## begin Records for the exercise

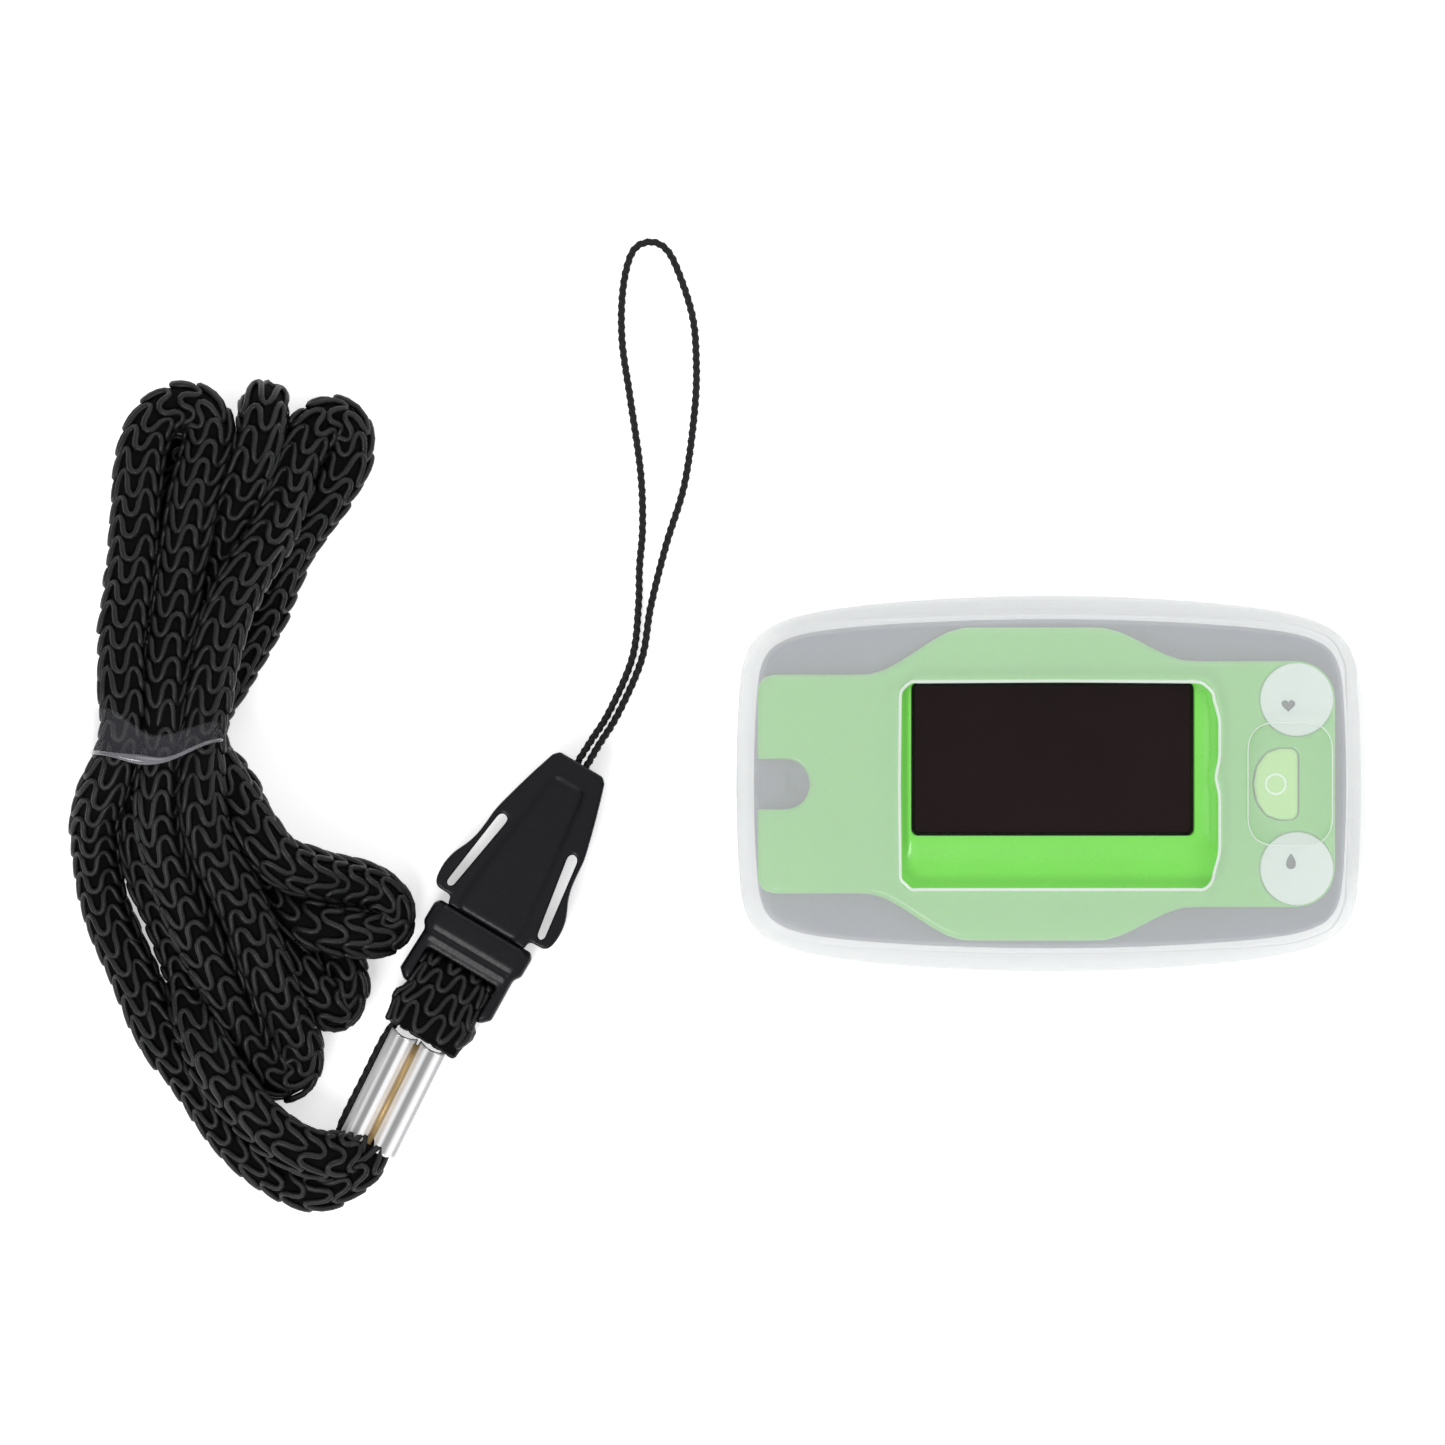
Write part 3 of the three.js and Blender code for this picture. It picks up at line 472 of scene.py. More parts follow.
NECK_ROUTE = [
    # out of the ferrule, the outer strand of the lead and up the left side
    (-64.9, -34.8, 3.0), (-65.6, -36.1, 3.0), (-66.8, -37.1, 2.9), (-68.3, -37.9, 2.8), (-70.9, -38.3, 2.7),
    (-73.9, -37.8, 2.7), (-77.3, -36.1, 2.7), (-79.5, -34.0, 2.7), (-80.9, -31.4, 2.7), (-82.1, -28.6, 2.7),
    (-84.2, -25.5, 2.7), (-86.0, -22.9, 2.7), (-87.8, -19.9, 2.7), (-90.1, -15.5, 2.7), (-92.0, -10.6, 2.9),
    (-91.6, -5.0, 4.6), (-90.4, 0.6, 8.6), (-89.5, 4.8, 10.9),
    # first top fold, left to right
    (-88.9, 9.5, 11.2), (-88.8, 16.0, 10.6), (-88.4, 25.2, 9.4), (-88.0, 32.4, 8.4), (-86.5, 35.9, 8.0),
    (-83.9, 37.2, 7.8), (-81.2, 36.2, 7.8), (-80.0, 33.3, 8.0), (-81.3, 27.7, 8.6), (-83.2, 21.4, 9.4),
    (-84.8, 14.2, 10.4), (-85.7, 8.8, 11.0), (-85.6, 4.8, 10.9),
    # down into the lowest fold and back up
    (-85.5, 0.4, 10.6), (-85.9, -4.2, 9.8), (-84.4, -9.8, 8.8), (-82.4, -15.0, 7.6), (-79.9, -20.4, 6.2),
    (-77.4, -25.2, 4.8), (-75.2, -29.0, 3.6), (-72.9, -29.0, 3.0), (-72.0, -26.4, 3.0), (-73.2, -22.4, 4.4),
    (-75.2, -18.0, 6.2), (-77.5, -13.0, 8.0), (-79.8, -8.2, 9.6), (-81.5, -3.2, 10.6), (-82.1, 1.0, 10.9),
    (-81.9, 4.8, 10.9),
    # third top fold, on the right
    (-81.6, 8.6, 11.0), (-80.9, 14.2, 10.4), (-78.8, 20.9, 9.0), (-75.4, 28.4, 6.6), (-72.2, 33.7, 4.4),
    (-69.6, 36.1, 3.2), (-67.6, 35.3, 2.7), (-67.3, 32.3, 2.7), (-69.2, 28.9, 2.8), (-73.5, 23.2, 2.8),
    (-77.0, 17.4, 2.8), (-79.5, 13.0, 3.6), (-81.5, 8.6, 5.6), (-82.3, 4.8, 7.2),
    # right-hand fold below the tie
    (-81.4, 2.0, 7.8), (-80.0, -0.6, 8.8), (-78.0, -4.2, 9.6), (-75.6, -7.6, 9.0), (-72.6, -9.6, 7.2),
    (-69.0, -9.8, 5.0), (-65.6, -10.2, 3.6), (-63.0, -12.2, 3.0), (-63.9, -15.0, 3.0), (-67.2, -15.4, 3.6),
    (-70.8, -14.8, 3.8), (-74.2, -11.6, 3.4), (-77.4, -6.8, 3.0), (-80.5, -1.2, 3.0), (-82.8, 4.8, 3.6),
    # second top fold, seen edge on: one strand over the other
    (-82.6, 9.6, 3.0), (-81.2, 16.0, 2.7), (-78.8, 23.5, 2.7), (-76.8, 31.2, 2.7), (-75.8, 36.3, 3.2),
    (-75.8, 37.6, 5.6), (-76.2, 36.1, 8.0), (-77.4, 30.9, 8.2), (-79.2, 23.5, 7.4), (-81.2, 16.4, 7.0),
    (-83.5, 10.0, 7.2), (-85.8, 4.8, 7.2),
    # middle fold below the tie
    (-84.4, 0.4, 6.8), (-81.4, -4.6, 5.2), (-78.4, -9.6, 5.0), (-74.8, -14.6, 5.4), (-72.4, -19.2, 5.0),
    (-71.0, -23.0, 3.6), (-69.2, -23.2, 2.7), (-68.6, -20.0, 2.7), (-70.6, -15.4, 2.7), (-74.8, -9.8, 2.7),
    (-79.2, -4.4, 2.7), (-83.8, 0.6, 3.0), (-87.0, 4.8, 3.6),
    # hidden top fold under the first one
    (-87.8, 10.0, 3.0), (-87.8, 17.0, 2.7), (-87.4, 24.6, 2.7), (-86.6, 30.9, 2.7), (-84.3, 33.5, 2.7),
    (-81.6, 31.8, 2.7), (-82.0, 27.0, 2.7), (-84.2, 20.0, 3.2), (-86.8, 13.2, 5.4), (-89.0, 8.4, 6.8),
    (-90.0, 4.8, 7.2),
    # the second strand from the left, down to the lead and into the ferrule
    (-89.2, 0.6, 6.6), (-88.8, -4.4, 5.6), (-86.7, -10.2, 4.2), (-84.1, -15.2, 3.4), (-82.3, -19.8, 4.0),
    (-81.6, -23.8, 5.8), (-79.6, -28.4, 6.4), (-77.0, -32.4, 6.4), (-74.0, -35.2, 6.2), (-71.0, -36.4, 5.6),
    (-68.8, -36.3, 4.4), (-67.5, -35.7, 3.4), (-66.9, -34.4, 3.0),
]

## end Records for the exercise
## begin Records for the exercise

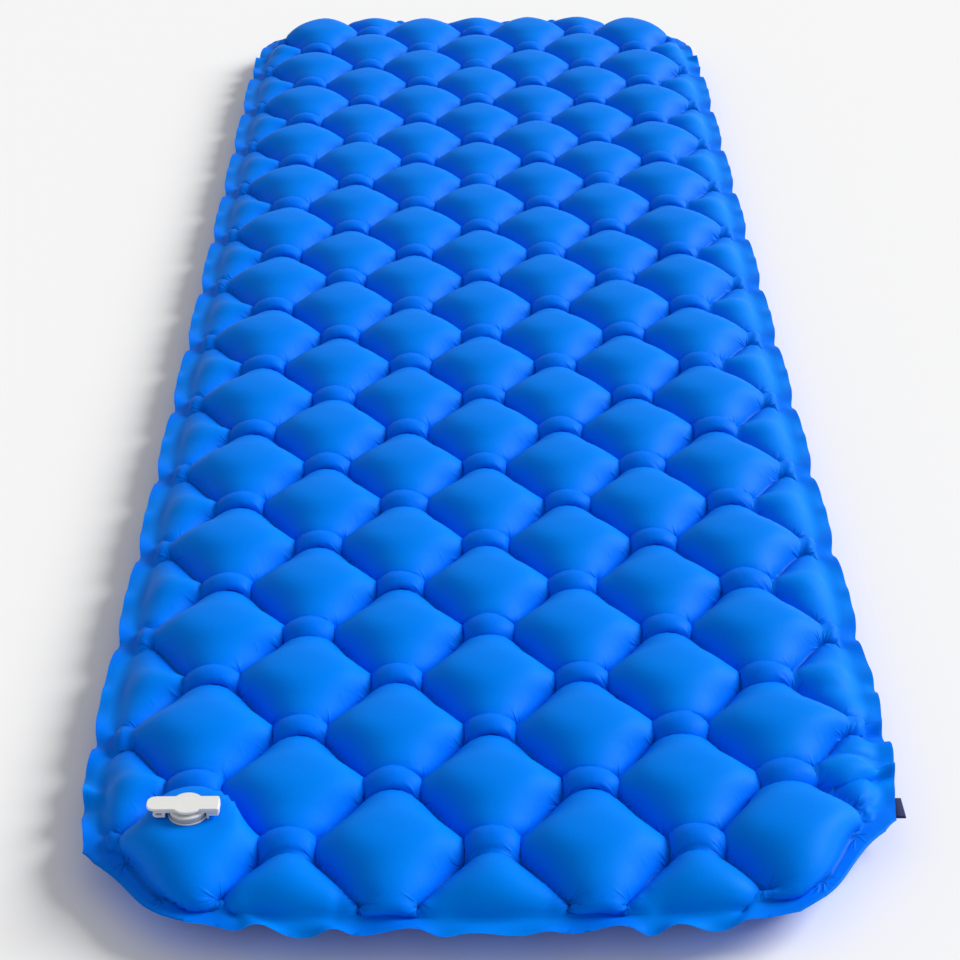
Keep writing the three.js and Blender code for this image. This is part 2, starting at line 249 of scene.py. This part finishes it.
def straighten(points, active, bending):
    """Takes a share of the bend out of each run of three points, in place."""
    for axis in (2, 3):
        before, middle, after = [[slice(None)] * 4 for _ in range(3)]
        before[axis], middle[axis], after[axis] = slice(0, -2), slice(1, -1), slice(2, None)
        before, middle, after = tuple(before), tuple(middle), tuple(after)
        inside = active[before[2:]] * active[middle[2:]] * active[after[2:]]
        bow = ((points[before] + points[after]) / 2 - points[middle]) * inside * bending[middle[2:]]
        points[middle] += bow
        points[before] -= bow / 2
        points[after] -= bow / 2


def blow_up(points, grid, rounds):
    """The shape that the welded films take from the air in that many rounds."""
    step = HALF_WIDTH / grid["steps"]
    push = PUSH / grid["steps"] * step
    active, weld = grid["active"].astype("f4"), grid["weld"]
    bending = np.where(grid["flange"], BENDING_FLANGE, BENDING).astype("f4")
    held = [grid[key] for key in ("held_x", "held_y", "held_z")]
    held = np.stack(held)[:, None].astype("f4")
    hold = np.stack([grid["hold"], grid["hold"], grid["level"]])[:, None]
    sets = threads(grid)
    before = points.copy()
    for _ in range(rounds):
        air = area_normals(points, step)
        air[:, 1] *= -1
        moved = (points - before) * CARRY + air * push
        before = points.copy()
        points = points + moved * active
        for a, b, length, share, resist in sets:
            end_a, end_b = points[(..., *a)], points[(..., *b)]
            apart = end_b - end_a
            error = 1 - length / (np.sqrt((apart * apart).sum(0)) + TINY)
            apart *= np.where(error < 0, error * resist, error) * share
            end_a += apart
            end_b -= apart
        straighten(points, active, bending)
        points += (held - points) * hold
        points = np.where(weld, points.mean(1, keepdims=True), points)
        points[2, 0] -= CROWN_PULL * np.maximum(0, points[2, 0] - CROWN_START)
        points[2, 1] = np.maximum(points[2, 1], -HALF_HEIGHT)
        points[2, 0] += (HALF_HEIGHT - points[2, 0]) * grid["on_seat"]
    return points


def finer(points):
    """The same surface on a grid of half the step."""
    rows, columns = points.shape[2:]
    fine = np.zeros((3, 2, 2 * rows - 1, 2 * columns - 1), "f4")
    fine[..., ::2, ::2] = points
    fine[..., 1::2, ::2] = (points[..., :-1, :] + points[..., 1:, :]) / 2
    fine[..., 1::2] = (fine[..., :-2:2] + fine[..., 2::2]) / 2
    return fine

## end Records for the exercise
## begin Records for the exercise

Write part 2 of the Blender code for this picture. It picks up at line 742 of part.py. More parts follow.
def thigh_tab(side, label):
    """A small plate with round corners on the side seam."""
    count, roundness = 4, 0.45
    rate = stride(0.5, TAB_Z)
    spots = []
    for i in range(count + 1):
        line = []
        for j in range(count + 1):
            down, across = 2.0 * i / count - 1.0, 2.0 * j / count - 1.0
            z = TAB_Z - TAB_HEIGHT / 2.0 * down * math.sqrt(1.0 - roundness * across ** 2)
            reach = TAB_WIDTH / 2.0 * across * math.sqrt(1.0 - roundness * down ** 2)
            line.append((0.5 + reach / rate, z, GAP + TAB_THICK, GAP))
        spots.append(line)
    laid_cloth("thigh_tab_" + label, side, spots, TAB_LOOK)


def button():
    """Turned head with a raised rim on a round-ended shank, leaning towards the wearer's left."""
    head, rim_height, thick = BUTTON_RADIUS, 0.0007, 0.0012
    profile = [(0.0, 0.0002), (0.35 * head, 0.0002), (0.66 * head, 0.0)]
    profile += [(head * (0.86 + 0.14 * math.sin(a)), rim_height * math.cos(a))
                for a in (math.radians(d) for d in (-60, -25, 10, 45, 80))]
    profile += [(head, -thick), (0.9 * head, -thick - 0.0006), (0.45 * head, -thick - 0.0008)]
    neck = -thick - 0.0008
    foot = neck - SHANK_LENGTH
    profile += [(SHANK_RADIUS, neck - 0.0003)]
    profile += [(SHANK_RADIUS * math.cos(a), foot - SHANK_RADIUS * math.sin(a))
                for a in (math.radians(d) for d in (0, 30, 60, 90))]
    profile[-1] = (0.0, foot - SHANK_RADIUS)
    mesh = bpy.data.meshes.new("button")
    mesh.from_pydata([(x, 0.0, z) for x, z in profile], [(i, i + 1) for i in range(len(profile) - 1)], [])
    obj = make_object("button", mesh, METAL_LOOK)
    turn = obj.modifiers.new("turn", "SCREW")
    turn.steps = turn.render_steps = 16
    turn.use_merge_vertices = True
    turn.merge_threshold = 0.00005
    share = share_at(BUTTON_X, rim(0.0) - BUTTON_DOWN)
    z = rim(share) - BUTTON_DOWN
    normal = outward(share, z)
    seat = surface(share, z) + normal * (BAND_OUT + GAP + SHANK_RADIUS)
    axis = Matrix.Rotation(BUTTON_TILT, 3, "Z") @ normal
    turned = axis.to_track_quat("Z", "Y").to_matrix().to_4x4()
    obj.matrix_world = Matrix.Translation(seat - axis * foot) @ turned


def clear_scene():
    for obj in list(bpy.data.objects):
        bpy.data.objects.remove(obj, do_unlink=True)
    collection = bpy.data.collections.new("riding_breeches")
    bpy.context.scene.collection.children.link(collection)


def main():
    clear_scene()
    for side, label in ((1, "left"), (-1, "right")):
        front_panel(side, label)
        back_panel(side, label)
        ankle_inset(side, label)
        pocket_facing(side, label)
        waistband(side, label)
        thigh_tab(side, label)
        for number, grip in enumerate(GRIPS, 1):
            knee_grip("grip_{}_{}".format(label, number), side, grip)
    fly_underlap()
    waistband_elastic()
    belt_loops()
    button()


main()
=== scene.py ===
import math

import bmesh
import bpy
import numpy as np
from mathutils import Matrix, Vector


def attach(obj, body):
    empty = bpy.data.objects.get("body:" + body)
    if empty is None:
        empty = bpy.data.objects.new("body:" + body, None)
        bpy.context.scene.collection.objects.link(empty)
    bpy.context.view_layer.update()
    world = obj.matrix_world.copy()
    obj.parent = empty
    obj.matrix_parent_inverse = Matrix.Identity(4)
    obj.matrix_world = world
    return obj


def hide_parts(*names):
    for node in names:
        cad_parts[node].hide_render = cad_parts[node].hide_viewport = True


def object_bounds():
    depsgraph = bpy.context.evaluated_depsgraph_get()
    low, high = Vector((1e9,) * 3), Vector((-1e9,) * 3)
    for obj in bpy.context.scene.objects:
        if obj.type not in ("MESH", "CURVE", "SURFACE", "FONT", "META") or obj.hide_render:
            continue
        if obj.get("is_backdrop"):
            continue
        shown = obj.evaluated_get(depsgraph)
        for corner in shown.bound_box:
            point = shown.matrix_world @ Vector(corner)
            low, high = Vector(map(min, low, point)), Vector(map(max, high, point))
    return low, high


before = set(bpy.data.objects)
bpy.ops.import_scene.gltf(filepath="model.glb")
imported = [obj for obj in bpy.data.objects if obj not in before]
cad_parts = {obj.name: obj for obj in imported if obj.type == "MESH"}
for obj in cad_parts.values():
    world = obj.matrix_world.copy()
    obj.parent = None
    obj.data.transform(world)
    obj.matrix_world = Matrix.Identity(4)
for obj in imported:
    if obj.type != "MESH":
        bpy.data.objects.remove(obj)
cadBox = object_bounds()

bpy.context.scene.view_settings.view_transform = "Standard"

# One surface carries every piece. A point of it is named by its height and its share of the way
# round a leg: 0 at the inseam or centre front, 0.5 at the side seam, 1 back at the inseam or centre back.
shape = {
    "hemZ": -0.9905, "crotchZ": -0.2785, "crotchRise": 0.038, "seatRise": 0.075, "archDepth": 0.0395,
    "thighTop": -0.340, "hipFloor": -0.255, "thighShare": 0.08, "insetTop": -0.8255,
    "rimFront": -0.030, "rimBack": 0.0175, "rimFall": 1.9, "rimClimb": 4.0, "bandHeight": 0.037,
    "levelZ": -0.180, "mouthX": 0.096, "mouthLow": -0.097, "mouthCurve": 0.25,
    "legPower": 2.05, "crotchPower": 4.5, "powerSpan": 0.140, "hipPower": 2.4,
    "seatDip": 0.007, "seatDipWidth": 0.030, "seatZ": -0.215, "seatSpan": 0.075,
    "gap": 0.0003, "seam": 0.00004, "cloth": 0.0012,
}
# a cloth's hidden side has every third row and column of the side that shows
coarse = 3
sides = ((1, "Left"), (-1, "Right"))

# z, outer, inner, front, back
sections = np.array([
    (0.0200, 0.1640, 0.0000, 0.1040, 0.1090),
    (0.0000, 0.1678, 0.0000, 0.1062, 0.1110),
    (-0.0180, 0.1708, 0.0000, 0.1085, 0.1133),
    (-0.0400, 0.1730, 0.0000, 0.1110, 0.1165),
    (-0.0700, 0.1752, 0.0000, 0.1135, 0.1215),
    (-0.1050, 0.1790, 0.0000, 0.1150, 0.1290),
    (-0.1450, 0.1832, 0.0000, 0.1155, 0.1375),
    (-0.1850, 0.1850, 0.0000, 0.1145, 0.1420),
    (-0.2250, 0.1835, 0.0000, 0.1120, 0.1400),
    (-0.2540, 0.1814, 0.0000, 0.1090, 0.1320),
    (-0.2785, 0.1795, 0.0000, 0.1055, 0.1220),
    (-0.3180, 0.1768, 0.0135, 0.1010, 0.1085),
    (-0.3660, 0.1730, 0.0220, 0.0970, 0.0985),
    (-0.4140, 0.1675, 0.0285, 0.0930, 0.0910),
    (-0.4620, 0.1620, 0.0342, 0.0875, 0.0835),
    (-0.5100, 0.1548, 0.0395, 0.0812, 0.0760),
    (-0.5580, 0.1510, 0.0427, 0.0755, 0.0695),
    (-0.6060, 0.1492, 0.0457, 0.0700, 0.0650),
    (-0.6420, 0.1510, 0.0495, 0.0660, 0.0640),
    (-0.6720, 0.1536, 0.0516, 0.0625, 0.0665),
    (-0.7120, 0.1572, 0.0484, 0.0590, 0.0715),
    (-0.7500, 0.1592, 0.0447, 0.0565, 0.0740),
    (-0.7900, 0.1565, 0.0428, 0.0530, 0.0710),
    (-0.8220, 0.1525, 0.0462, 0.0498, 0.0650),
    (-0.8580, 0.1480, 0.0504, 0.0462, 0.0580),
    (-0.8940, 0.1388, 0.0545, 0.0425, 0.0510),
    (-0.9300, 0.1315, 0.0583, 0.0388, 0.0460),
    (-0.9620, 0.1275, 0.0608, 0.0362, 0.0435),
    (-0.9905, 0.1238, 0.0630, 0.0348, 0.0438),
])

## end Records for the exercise

Given problem: Give back exactly the lines running from the line that contains "share = share_at(BUTTON_X, rim(0.0)" through the line that contains "if obj.type not", and nothing outside them.

Task output:
    share = share_at(BUTTON_X, rim(0.0) - BUTTON_DOWN)
    z = rim(share) - BUTTON_DOWN
    normal = outward(share, z)
    seat = surface(share, z) + normal * (BAND_OUT + GAP + SHANK_RADIUS)
    axis = Matrix.Rotation(BUTTON_TILT, 3, "Z") @ normal
    turned = axis.to_track_quat("Z", "Y").to_matrix().to_4x4()
    obj.matrix_world = Matrix.Translation(seat - axis * foot) @ turned


def clear_scene():
    for obj in list(bpy.data.objects):
        bpy.data.objects.remove(obj, do_unlink=True)
    collection = bpy.data.collections.new("riding_breeches")
    bpy.context.scene.collection.children.link(collection)


def main():
    clear_scene()
    for side, label in ((1, "left"), (-1, "right")):
        front_panel(side, label)
        back_panel(side, label)
        ankle_inset(side, label)
        pocket_facing(side, label)
        waistband(side, label)
        thigh_tab(side, label)
        for number, grip in enumerate(GRIPS, 1):
            knee_grip("grip_{}_{}".format(label, number), side, grip)
    fly_underlap()
    waistband_elastic()
    belt_loops()
    button()


main()
=== scene.py ===
import math

import bmesh
import bpy
import numpy as np
from mathutils import Matrix, Vector


def attach(obj, body):
    empty = bpy.data.objects.get("body:" + body)
    if empty is None:
        empty = bpy.data.objects.new("body:" + body, None)
        bpy.context.scene.collection.objects.link(empty)
    bpy.context.view_layer.update()
    world = obj.matrix_world.copy()
    obj.parent = empty
    obj.matrix_parent_inverse = Matrix.Identity(4)
    obj.matrix_world = world
    return obj


def hide_parts(*names):
    for node in names:
        cad_parts[node].hide_render = cad_parts[node].hide_viewport = True


def object_bounds():
    depsgraph = bpy.context.evaluated_depsgraph_get()
    low, high = Vector((1e9,) * 3), Vector((-1e9,) * 3)
    for obj in bpy.context.scene.objects:
        if obj.type not in ("MESH", "CURVE", "SURFACE", "FONT", "META") or obj.hide_render:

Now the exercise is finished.